May (hawthorn) blossom lining the hedgerows at Hodge Lane, Hartford Junction, Cheshire, between the bridges. © Copyright Jo Lxix and licensed for reuse under this Creative Commons Licence Attribution-ShareAlike 2.0 Generic (CC BY-SA 2.0)

It’s had elements of the road movie. Travelling, travelling. Watching that amazing spring surge but somehow not being part of it.

But you and I can be part of it. The May flush has produced lots and lots of soft and sappy growth, ideal for softwood cuttings. It’s easy to take cuttings and grow your own plants. Doing this, somehow or another, you feel more part of what’s going on. No longer a watcher but a player.

Softwood cuttings

Softwood cuttings are taken from young, soft shoots early in the growing season before they ripen and harden. There is such energy in these cuttings that they will usually root very readily.
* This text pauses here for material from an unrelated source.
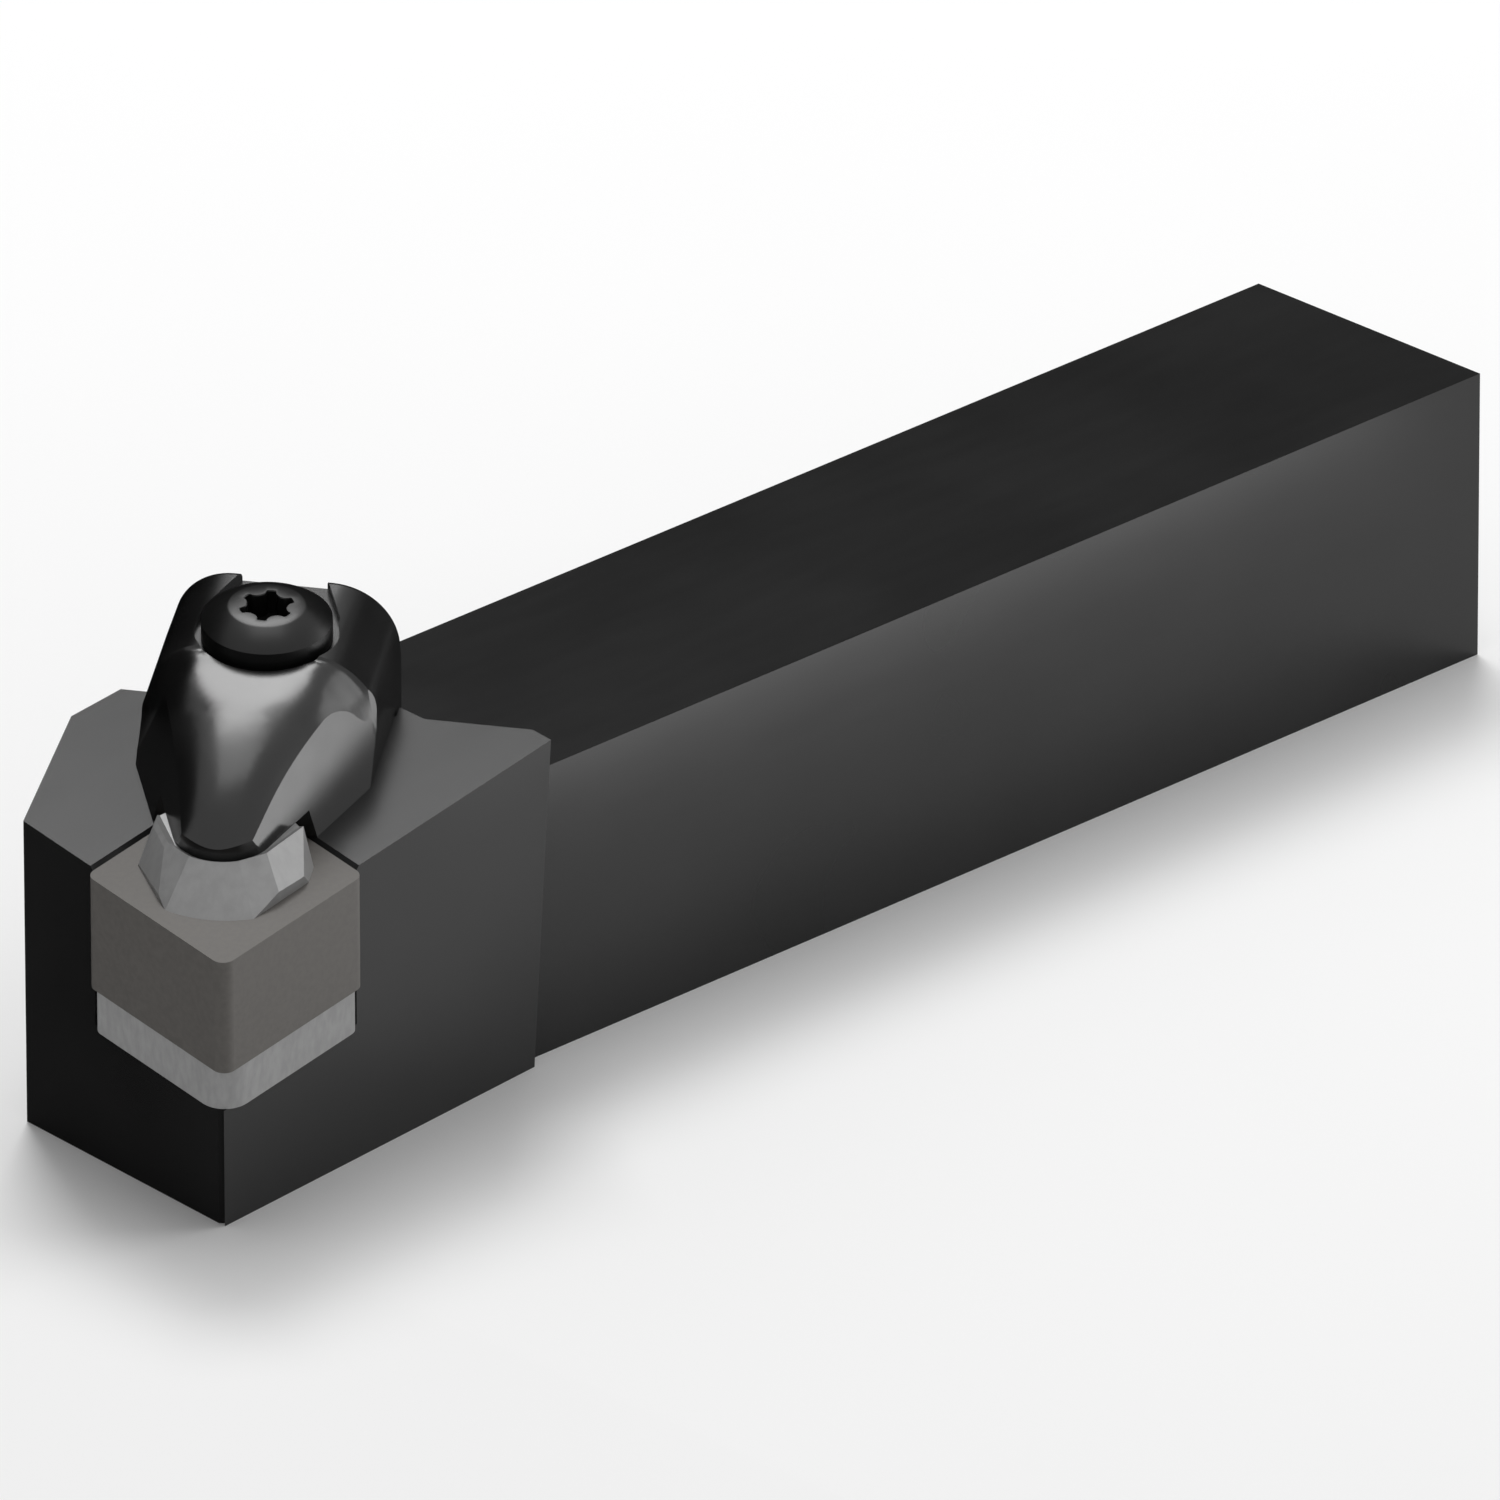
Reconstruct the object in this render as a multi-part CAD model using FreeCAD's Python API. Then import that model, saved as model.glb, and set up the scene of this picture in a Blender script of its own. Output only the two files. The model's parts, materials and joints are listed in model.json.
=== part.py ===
"""Right-hand turning tool holder with a top clamp for a plain 80 degree insert.

Row frame, in millimetres: X runs along the shank, with the cutting tip towards
-X, and is 0 where the origin lies on the underside, a named distance in front of
the rear end. Y is 0 in the middle of the shank, and the cutting side is -Y. Z is
0 on the underside of the shank.
"""
import FreeCAD, Part
import math
import os

V = FreeCAD.Vector

# Shank and head
shank_height = 19.05
shank_width = 19.05
overall_length = 114.3
origin_from_rear = 38.1
tip_offset = 25.4
tip_height = 19.05
head_length = 30.65
head_top_rise = 0.15
head_end_lean = 1.9
front_inset = 0.66
side_inset = 0.735
front_corner_flat = 0.72
far_corner_width = 6.05
far_corner_angle = 31.5
head_back_slope = 30.0
ear_length = 1.0
near_ear_width = 1.7
far_ear_width = 0.6
ear_root = 2.0

# Cutting insert and its seat
insert_circle = 12.7
insert_angle = 80.0
insert_thickness = 7.9375
nose_radius = 0.794
seat_tilt = 6.0
seat_clearance = 0.02
pocket_edge_chamfer = 0.3
pocket_corner_relief = 0.8

# Shim and its screw
shim_thickness = 3.175
shim_inset = 0.25
shim_corner_radius = 1.7
shim_side_radius = 0.8
shim_screw_radius = 1.75
shim_screw_length = 9.5
shim_head_radius = 2.9
shim_head_depth = 1.7
shim_head_sink = 0.25
shim_hole_gap = 0.15
shim_socket_radius = 1.2
shim_socket_scallop_radius = 0.456
shim_socket_depth = 1.1

# Clamp
clamp_skew = 10.17
clamp_side_offset = 0.316
clamp_half_width = 7.17
clamp_height = 7.6
clamp_shoulder_height = 2.85
near_crown_lean = 4.0
near_crown_radius = 4.15
far_crown_lean = 17.5
far_crown_radius = 3.6
clamp_rear = 21.2
clamp_rear_round = 0.5
clamp_side_taper = 20.35
clamp_side_draft = 14.0
clamp_taper_start = 10.6
nose_front = -1.62
nose_lip = 0.85
nose_rise_length = 5.3
step_front = 4.82
slope_excess = 0.2
slope_end = 12.8
slope_undercut = 0.12
slope_narrowing = 1.0
slope_narrowing_run = 1.5
slope_widening = 1.6
slope_exit = 0.6
slope_steepest = 2.9
slope_softness = 0.07
slope_stations = 46
slope_columns = 26
crown_drop = 1.05
crown_run = 1.5
crown_turn = 8.3
crown_growth = 0.16
crown_power_front = 2.4
crown_power_rear = 7.0
clamp_hole_gap = 0.25

# Heel of the clamp and the edge behind which it hooks
heel_edge = 18.53
heel_depth = 2.6
heel_gap = 0.12
heel_overlap = 0.4

# Clamp screw
screw_reach = 15.375
screw_radius = 2.5
screw_head_radius = 3.97
screw_head_band = 1.34
screw_head_height = 2.28
screw_flat_radius = 2.29
screw_length = 19.0
socket_radius = 1.63
socket_scallop_radius = 0.62
socket_scallop_shift = 0.27
socket_depth = 1.6
seat_depth = 0.7
seat_radius = 4.4
slot_front_half = 4.1
slot_rear_half = 2.6
thread_gap = 0.05
tapped_hole_spare = 2.0
entry_chamfer = 0.4

# Lifting spring
spring_wire = 0.8
spring_mean_radius = 3.2
spring_turns = 4.5
spring_bore_depth = 5.0
spring_bore_gap = 0.4
spring_end_gap = 0.02

# Pressure pad and its pin
pad_rise = 2.3
pad_recess = 0.3
pad_recess_bevel = 0.45
pad_front_radius = 3.57
pad_front_half_angle = 24.8
pad_front = -2.1
pad_ramp = 2.83
pad_cheek_turn = -0.62
pad_cheek_half = 3.0
pad_cheek_slope = 26.6
pad_half_width = 5.2
pad_foot_shift = -0.2
pad_flank_front = -4.05
pad_flank_half = 2.87
pad_flank_angle = 30.0
pad_flank_wide = 0.15
pad_flank_end = 1.75
pad_tail_slope = 42.0
pad_side_draft = 19.0
pad_near_slope = 43.0
pad_far_slope = 59.0
pad_far_land = 0.15
pad_rear_gap = 0.35
pad_edge_margin = 0.15
pin_radius = 1.0
pin_gap = 0.03
pin_at = 1.5
pin_in_pad = 1.0
pin_in_clamp = 2.2

# Directions and places worked out from the sizes above
tip_x = origin_from_rear - overall_length
far_side = shank_width / 2
cutting_side = -shank_width / 2
half_angle = math.radians(insert_angle / 2)
slope = math.tan(math.radians(seat_tilt))
centre_to_corner = insert_circle / 2 / math.sin(half_angle)
up = V(-slope, -slope, 1).normalize()
back = V(1, 1, 2 * slope).normalize()
across = up.cross(back)
nose_centre = V(
    tip_x + nose_radius,
    far_side - tip_offset + nose_radius,
    tip_height,
)
tip = nose_centre - back * (nose_radius / math.sin(half_angle))
tip = tip + V(0, 0, tip_height - tip.z)
insert_centre = tip + back * centre_to_corner
pocket_depth = insert_thickness + shim_thickness
seat_frame = FreeCAD.Placement(
    FreeCAD.Matrix(
        back.x, across.x, up.x, insert_centre.x,
        back.y, across.y, up.y, insert_centre.y,
        back.z, across.z, up.z, insert_centre.z,
        0, 0, 0, 1,
    )
)
skew = math.radians(clamp_skew)
clamp_frame = seat_frame * FreeCAD.Placement(
    V(clamp_side_offset * math.sin(skew), clamp_side_offset * math.cos(skew), 0),
    FreeCAD.Rotation(V(0, 0, 1), -clamp_skew),
)
clamp_floor = head_top_rise
clamp_top = clamp_floor + clamp_height
screw_seat = clamp_top - seat_depth
pad_seat = pad_rise - pad_recess
spring_floor = clamp_floor - spring_bore_depth
screw_tip = screw_seat - screw_length
far = 4 * overall_length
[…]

Taking a few small cuttings usually does no harm at all to a vigorous plant and the gentle pruning (which gives some shaping at the same time) may benefit it. When I was out and about last week I begged a few slips of the exotic French lavender from some acquaintances. This was my ‘recipe’.

French lavender. Propagate by softwood cuttings.
French lavender, Lavandula stoechas, looking good in Sardinia, Italy. Copyright Hans Hillewaert, licensed for re-use under the Creative Commons Attribution-Share Alike 3.0 Unported licence.

Recipe for softwood cuttings such as lavender

You will need:

1 very sharp knife or nail scissors (or a sharp fingernail will do) so you don’t crush the stem

6 slips (small shoots) of very young growth

13cm / 5” pot (terracotta for preference as it allows cuttings and potting compost to breathe)

Some open, well-draining compost (something like half potting compost and half horticultural sand)

1 or 2 see-through plastic bags big enough to cover the pots, to prevent the cuttings from drying out.

What to do:

  1. Nip off six slips of very young soft growth about 10-13 cm / 4-5” long. Put them straight into the plastic bag and fold over the top.
  1. One at a time, take the slips from the bag and cut just below a leaf node (where the leaf is joined to the stem) where rooting hormones are most active, so they are about 5-10 cms /2-4” long. Cut at an angle as that will increase the area for rooting. Remove lower leaves, leaving an inch or so of stem bare; this prevents rot and encourages root formation at the node. Cut any large top leaves back by half, to prevent drying out.
  1. Using a pen or pencil, make six planting holes to accommodate two leaf nodes or about half the depth of your cutting, very close to the edge of pot. Drop in the cuttings and firm soil in place around them.
  1. Put the plastic bag over the top of the pot, possibly secured by an elastic band. Make sure the bag doesn’t touch the cuttings; you may need to support it with twigs, or a bit of metal coat hanger.
  1. Put in a warm place out of direct sunlight. A north or north-west facing window sill where the light and temperature is steady is ideal.
  1. Remove the plastic bag for 10 minutes or so every day to allow air to circulate and reduce risk of mould.
  1. Watch for new growth and, after a few weeks, test for roots by pulling gently on each slip. If the cutting has rooted (‘taken’), then pot it into its own 10cm / 4” pot. When the roots have filled that, either pot on again or harden off and transplant into the garden.

Watch Monty Don take rosemary softwood cuttings for Gardeners’ World.

My French lavender cuttings are looking fairly happy and I hope they’ll have rooted in three or four weeks. I’ve also taken some cuttings of other lavender to replace plants lost to winter frosts, and some rosemary for a small and fragrant hedge just where the front gate swings open. Later in the year I’ll take some pelargonium cuttings from a plant with a particularly lovely deep red flower.